**Exercise requirements**:
Only the lines holding the string "this" are needed. Copy each one.

--- begin Record list ---

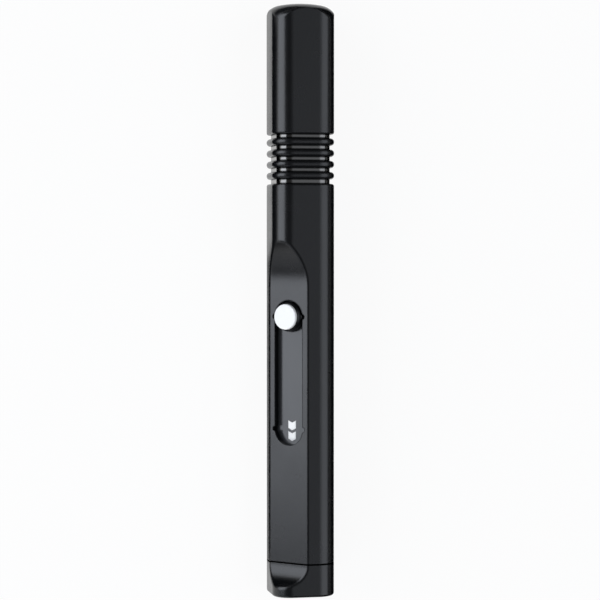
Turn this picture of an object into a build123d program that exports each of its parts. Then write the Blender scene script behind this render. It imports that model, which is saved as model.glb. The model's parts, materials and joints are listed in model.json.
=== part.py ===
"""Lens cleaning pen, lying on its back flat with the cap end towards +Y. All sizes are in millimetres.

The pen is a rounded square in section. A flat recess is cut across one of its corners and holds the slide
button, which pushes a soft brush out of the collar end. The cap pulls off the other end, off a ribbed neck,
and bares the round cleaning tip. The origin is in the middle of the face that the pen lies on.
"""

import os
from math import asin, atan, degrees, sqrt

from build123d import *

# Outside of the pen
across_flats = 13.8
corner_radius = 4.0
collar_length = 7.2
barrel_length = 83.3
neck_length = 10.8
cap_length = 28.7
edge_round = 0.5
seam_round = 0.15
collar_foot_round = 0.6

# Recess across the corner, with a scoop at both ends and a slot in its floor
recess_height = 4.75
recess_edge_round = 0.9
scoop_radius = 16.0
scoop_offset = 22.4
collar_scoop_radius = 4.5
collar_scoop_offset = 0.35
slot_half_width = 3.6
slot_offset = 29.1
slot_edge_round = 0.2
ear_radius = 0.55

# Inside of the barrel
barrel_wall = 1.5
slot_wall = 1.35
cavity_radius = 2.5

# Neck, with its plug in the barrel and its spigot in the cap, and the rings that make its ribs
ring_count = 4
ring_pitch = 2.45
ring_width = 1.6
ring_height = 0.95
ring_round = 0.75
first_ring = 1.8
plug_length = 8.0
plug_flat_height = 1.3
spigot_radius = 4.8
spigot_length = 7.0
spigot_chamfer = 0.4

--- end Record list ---
--- begin Record list ---

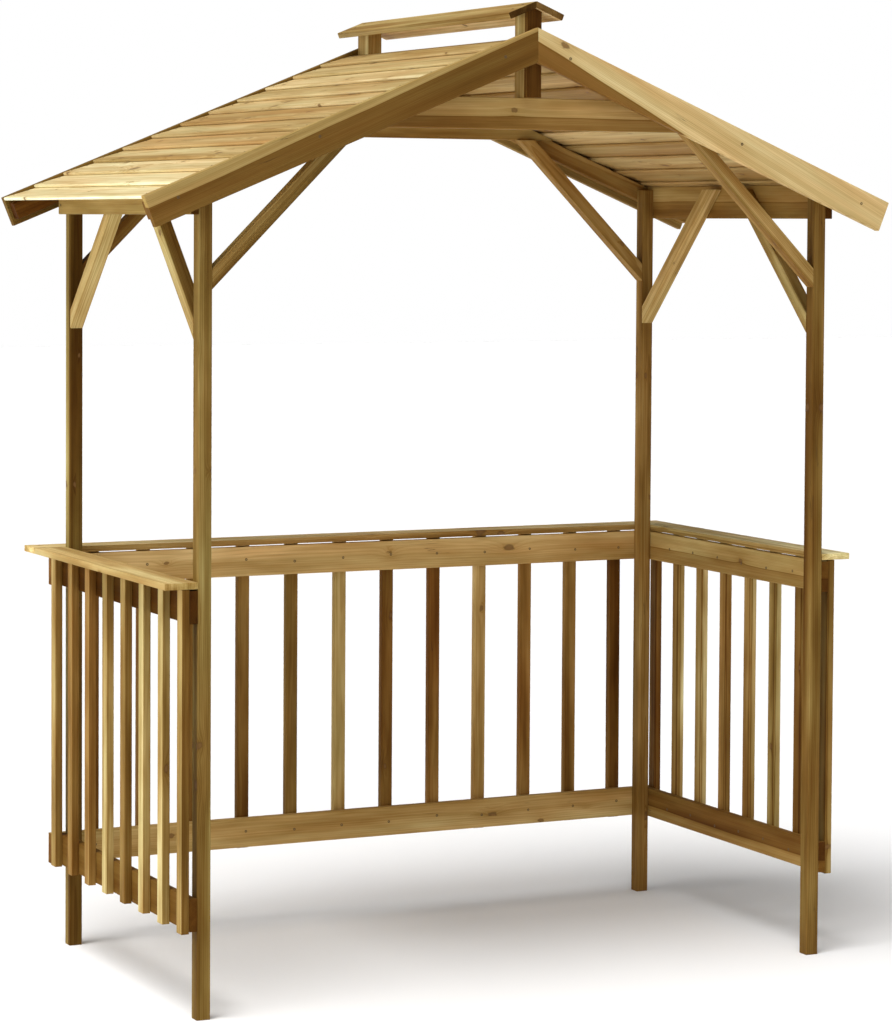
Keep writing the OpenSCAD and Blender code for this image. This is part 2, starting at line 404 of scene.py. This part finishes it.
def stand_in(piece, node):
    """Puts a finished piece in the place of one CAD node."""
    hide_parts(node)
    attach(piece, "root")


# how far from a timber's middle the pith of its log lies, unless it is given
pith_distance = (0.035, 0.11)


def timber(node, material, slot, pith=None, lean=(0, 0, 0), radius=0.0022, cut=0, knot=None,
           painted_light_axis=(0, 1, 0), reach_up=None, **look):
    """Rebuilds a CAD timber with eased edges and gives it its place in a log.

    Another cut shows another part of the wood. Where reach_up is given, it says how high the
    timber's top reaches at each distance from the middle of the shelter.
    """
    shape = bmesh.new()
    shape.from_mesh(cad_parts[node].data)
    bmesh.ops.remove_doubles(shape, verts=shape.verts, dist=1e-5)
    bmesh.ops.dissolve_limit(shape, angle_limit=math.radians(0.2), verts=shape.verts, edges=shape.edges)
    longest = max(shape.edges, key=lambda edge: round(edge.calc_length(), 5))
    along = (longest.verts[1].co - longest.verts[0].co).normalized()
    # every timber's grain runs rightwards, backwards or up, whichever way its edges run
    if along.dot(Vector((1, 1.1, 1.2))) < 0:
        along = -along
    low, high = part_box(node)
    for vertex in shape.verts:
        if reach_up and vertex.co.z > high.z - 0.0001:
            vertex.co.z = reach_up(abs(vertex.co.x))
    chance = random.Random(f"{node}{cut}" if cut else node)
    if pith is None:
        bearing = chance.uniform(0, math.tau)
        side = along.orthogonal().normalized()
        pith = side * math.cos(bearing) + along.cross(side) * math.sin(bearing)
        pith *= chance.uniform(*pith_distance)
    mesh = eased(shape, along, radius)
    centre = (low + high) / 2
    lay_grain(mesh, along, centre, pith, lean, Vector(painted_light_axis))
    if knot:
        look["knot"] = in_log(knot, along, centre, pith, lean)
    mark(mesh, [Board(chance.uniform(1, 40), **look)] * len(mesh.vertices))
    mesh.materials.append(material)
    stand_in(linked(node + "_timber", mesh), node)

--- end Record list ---

**Response to the task**:
Turn this picture of an object into a build123d program that exports each of its parts. Then write the Blender scene script behind this render. It imports that model, which is saved as model.glb. The model's parts, materials and joints are listed in model.json.
Keep writing the OpenSCAD and Blender code for this image. This is part 2, starting at line 404 of scene.py. This part finishes it.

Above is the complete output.